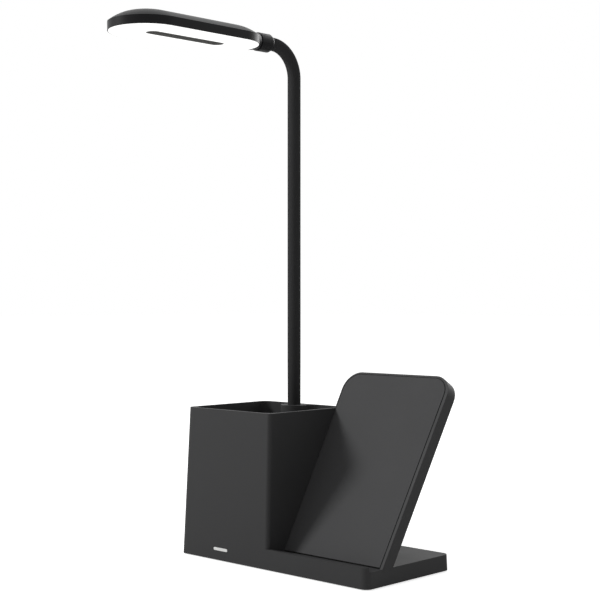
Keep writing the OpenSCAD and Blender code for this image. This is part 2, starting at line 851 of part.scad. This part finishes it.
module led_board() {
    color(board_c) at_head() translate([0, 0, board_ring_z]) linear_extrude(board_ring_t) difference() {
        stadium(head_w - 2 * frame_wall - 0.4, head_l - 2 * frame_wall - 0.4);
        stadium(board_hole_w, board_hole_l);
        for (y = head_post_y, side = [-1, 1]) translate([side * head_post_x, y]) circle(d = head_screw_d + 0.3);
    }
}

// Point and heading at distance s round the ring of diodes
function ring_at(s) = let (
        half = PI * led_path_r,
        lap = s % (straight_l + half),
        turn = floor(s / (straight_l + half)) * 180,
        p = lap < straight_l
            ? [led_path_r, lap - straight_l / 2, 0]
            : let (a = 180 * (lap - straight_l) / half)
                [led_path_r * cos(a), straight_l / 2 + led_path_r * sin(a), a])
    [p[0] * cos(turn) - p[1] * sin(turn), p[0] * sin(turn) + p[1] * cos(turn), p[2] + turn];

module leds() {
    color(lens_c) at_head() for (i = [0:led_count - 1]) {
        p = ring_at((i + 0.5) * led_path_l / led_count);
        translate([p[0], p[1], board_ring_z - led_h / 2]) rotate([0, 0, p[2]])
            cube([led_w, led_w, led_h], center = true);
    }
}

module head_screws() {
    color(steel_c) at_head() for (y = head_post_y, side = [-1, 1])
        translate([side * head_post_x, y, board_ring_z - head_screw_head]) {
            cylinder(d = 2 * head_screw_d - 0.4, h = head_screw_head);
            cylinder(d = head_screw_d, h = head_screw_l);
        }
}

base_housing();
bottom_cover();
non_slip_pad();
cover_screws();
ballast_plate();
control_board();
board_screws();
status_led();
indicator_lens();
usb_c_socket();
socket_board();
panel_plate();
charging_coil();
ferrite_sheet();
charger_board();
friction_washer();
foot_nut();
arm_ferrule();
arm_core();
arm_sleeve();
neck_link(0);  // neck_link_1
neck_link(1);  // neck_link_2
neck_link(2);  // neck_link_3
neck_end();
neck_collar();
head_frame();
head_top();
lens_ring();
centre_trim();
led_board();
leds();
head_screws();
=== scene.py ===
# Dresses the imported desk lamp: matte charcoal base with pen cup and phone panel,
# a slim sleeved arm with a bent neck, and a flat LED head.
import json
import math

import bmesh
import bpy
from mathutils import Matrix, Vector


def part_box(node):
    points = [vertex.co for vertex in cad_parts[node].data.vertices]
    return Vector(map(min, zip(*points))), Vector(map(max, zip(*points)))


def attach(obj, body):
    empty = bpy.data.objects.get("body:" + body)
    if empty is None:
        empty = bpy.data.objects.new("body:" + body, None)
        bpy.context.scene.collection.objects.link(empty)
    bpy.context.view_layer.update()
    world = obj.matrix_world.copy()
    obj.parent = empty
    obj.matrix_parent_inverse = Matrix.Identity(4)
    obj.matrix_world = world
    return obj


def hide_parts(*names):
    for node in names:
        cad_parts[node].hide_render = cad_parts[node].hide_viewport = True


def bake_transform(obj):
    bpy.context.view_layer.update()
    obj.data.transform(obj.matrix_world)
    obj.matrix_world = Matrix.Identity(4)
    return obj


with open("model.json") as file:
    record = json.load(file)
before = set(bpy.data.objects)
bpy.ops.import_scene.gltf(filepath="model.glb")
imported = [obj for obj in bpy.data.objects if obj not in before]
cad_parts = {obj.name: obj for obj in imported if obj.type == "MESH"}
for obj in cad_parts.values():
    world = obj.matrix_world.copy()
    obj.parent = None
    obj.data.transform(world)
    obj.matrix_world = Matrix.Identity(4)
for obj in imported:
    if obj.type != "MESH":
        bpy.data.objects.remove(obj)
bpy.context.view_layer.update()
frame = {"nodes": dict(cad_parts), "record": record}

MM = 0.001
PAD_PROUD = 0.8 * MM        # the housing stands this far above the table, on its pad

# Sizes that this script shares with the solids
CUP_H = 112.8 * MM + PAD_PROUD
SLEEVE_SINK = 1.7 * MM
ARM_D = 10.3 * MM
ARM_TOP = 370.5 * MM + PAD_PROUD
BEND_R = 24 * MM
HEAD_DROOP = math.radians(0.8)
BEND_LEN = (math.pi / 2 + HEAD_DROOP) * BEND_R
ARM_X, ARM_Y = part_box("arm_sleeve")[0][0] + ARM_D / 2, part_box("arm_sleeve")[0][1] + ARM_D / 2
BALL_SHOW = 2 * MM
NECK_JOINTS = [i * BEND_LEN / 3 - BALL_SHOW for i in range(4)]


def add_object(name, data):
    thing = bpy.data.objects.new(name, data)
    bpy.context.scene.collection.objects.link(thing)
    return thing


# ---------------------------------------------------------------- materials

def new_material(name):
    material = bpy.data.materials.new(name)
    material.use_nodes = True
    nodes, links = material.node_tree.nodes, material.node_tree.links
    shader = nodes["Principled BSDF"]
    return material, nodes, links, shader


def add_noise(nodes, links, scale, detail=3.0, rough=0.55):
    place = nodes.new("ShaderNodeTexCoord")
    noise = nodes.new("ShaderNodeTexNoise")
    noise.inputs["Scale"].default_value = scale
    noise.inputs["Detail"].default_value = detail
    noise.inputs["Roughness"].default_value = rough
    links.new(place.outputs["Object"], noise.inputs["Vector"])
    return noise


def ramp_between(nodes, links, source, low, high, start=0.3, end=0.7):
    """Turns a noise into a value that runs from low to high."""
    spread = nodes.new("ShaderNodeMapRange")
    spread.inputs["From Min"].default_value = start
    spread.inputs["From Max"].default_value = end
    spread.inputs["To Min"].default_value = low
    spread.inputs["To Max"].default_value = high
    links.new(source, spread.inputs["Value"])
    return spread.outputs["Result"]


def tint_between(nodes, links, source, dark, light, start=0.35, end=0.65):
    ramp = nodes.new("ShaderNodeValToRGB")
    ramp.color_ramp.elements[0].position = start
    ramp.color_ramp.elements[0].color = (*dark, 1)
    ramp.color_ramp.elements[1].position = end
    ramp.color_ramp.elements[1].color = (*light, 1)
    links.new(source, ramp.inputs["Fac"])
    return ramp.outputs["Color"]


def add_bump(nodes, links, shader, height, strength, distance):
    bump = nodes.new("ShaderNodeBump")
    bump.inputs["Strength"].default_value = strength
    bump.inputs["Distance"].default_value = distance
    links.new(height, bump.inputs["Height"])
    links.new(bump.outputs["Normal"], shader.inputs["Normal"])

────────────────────

**Work to do**
Only the lines from the one containing "base_housing();" through the one containing "bpy.context.scene.collection.objects.link(empty)" are to be reproduced, exactly as they appear.

**Solution to the problem**
base_housing();
bottom_cover();
non_slip_pad();
cover_screws();
ballast_plate();
control_board();
board_screws();
status_led();
indicator_lens();
usb_c_socket();
socket_board();
panel_plate();
charging_coil();
ferrite_sheet();
charger_board();
friction_washer();
foot_nut();
arm_ferrule();
arm_core();
arm_sleeve();
neck_link(0);  // neck_link_1
neck_link(1);  // neck_link_2
neck_link(2);  // neck_link_3
neck_end();
neck_collar();
head_frame();
head_top();
lens_ring();
centre_trim();
led_board();
leds();
head_screws();
=== scene.py ===
# Dresses the imported desk lamp: matte charcoal base with pen cup and phone panel,
# a slim sleeved arm with a bent neck, and a flat LED head.
import json
import math

import bmesh
import bpy
from mathutils import Matrix, Vector


def part_box(node):
    points = [vertex.co for vertex in cad_parts[node].data.vertices]
    return Vector(map(min, zip(*points))), Vector(map(max, zip(*points)))


def attach(obj, body):
    empty = bpy.data.objects.get("body:" + body)
    if empty is None:
        empty = bpy.data.objects.new("body:" + body, None)
        bpy.context.scene.collection.objects.link(empty)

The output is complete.